■ **Entries shown**:
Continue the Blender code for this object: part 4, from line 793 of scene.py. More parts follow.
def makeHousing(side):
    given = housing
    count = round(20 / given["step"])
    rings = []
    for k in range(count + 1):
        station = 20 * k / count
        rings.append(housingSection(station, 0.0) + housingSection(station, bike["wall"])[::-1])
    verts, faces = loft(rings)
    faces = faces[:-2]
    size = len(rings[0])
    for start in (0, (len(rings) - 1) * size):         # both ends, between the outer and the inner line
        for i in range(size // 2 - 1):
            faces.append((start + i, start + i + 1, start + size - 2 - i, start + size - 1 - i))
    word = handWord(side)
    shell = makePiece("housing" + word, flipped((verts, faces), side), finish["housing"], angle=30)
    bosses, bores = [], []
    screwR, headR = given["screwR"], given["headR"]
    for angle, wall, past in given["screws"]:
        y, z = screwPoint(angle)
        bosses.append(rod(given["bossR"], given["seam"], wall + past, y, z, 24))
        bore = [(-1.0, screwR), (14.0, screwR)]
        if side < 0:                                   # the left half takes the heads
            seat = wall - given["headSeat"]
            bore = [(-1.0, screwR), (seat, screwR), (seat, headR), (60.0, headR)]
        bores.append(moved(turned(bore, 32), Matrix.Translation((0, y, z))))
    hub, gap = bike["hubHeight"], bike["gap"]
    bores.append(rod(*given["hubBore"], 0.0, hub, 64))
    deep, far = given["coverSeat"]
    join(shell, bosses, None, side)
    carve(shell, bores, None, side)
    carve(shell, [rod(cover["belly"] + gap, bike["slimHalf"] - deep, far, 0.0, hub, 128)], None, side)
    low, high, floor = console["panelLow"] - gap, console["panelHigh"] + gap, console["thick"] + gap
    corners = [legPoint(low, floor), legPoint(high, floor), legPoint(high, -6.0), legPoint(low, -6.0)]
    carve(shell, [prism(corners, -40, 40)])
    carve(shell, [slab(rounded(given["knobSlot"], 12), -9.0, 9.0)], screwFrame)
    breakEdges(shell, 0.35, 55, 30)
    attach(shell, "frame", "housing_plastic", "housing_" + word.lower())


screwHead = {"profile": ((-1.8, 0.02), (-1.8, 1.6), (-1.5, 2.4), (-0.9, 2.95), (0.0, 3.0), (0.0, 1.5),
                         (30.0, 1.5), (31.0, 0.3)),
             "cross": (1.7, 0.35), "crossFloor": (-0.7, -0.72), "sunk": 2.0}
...
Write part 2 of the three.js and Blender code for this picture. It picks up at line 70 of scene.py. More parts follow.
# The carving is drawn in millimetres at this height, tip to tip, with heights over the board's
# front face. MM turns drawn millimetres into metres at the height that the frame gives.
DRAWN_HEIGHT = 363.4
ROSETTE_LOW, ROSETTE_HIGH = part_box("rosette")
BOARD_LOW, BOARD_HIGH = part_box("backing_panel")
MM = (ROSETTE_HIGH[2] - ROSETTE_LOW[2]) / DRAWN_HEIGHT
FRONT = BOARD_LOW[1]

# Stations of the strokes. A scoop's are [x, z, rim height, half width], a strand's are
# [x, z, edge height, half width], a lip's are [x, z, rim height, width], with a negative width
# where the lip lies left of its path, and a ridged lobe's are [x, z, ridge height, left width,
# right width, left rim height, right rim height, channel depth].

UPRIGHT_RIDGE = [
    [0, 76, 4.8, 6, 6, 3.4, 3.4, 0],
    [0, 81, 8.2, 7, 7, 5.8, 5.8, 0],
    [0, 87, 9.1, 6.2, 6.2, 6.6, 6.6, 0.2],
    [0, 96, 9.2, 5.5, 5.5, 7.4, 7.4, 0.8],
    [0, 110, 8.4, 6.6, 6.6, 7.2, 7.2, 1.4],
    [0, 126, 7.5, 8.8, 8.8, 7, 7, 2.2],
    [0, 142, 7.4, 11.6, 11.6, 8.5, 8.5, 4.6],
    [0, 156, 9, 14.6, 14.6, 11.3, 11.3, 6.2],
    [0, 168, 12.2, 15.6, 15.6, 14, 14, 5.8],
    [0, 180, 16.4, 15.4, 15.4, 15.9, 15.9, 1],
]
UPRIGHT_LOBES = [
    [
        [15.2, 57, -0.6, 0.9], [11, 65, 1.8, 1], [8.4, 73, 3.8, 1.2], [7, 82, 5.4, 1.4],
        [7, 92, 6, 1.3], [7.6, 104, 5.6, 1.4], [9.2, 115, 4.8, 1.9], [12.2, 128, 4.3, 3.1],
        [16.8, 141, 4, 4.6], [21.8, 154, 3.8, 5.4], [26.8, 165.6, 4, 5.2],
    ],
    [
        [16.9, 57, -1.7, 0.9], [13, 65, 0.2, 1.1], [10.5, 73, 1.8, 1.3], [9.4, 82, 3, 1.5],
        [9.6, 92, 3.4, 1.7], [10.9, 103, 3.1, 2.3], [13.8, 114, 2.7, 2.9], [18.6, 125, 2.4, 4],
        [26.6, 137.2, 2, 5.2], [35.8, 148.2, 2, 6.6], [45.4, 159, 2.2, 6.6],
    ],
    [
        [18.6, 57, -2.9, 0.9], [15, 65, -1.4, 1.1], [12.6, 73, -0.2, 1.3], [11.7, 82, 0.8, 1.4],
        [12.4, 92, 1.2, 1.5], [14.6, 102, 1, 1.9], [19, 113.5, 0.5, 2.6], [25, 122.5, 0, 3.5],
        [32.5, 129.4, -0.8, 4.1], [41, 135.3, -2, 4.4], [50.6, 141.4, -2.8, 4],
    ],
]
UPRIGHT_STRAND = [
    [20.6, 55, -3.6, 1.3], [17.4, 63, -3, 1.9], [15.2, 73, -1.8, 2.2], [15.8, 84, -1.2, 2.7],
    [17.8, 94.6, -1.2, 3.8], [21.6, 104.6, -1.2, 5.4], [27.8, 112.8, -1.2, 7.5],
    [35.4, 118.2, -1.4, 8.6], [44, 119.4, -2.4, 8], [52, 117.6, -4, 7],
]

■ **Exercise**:
Repeat word for word the lines from the line with "Write part 2" to the line with "FRONT = BOARD_LOW[1]", both lines included.

■ **In response**:
Write part 2 of the three.js and Blender code for this picture. It picks up at line 70 of scene.py. More parts follow.
# The carving is drawn in millimetres at this height, tip to tip, with heights over the board's
# front face. MM turns drawn millimetres into metres at the height that the frame gives.
DRAWN_HEIGHT = 363.4
ROSETTE_LOW, ROSETTE_HIGH = part_box("rosette")
BOARD_LOW, BOARD_HIGH = part_box("backing_panel")
MM = (ROSETTE_HIGH[2] - ROSETTE_LOW[2]) / DRAWN_HEIGHT
FRONT = BOARD_LOW[1]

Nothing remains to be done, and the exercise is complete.